As I mentioned Xanathars optional rule seems pretty specifically designed to reinforce that characters that don’t need to sleep such as Warlocks warforged etc. still need to take a load off for eight hours a day with a long rest. You may not need to sleep but that doesn’t mean that you don’t need a long rest and if you try to go all day just constantly on with just a couple of short one hour breaks here and there then I think it’s entirely reasonable to say that that causes exhaustion. If you’re short resting often enough to where you’re not just taking a couple of quick breaks but in fact are resting a significant portion of the day then congratulations your long resting just like anybody else and should quit trying to call that multiple short rests to break the rules.
Again, problematically, that section of XGtE goes back and forth on "sleep" and "long rest" about 5 times, using them almost interchangeably.

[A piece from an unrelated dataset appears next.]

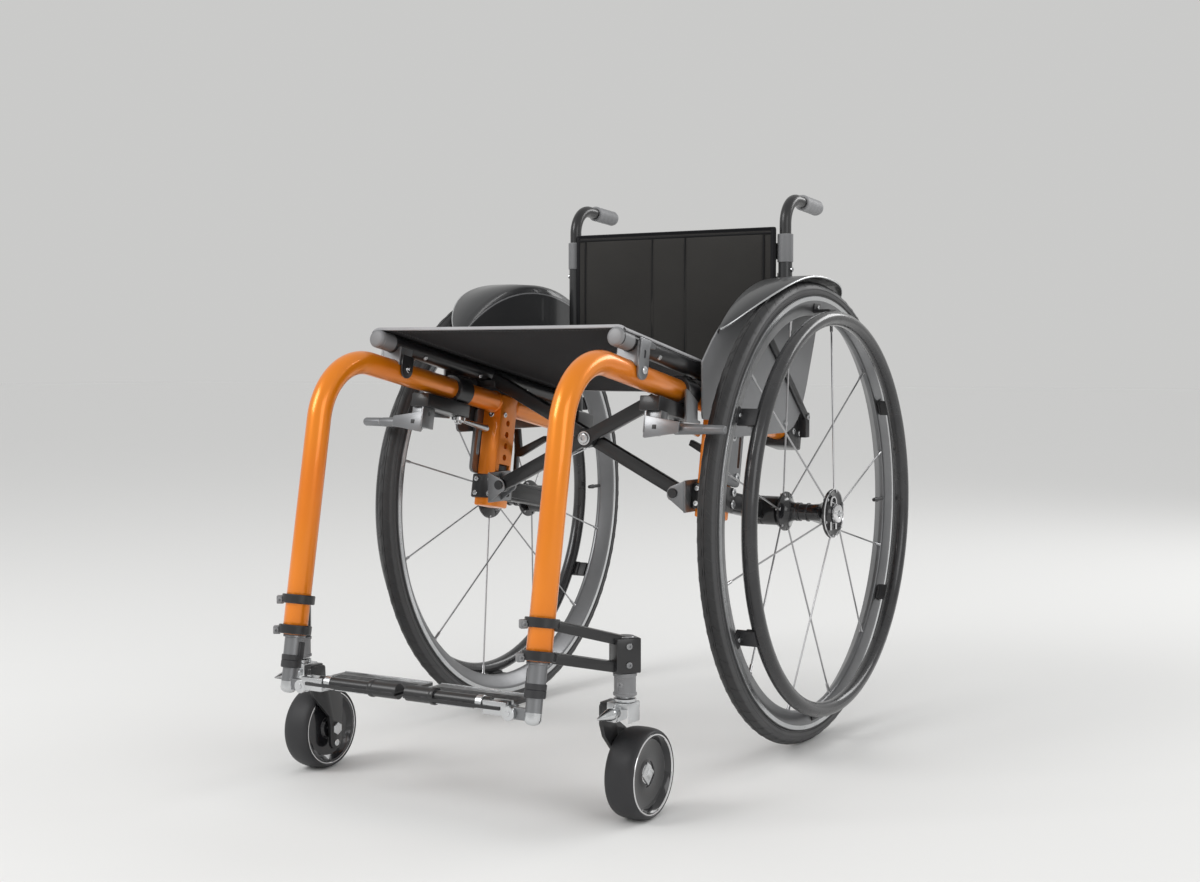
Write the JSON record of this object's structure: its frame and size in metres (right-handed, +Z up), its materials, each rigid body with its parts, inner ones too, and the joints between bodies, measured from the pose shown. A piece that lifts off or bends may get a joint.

But Aspect of the moon makes it pretty clear that you still need long rests. I thought there was at least some idea that the intent of rests are that they are modal: the party must choose to take a short or a long rest, you don't automatically gain the benefits of one after the correct amount of down time.
Again, problematically, that section of XGtE goes back and forth on "sleep" and "long rest" about 5 times, using them almost interchangeably.
But Aspect of the moon makes it pretty clear that you still need long rests. I thought there was at least some idea that the intent of rests are that they are modal: the party must choose to take a short or a long rest, you don't automatically gain the benefits of one after the correct amount of down time.
Yes, as I recall the choice is made at the end of the activity. So if a regular human goes to sleep, intending to take a long rest, and has their long rest interrupted 2 hours later, they can choose to count the time they did sleep as a short rest.
Warlocks are very good at a few specific things. They are good at social skills, and casting Eldritch Blast. It's actually one of the problems people have with playing the class. The most powerful damage cantrip in the game is arguably Eldritch Blast. Nobody can use it like a Warlock, so they end up having to spend entire game sessions using it. A large percentage of Warlocks grab Agonizing Blast and Devil's Sight. Why? Devil's Sight lets them see in the dark, Agonizing blast adds damage to their Eldritch Blast. Almost everything they can do is something they are able to do without effort, or it recovers on a short rest.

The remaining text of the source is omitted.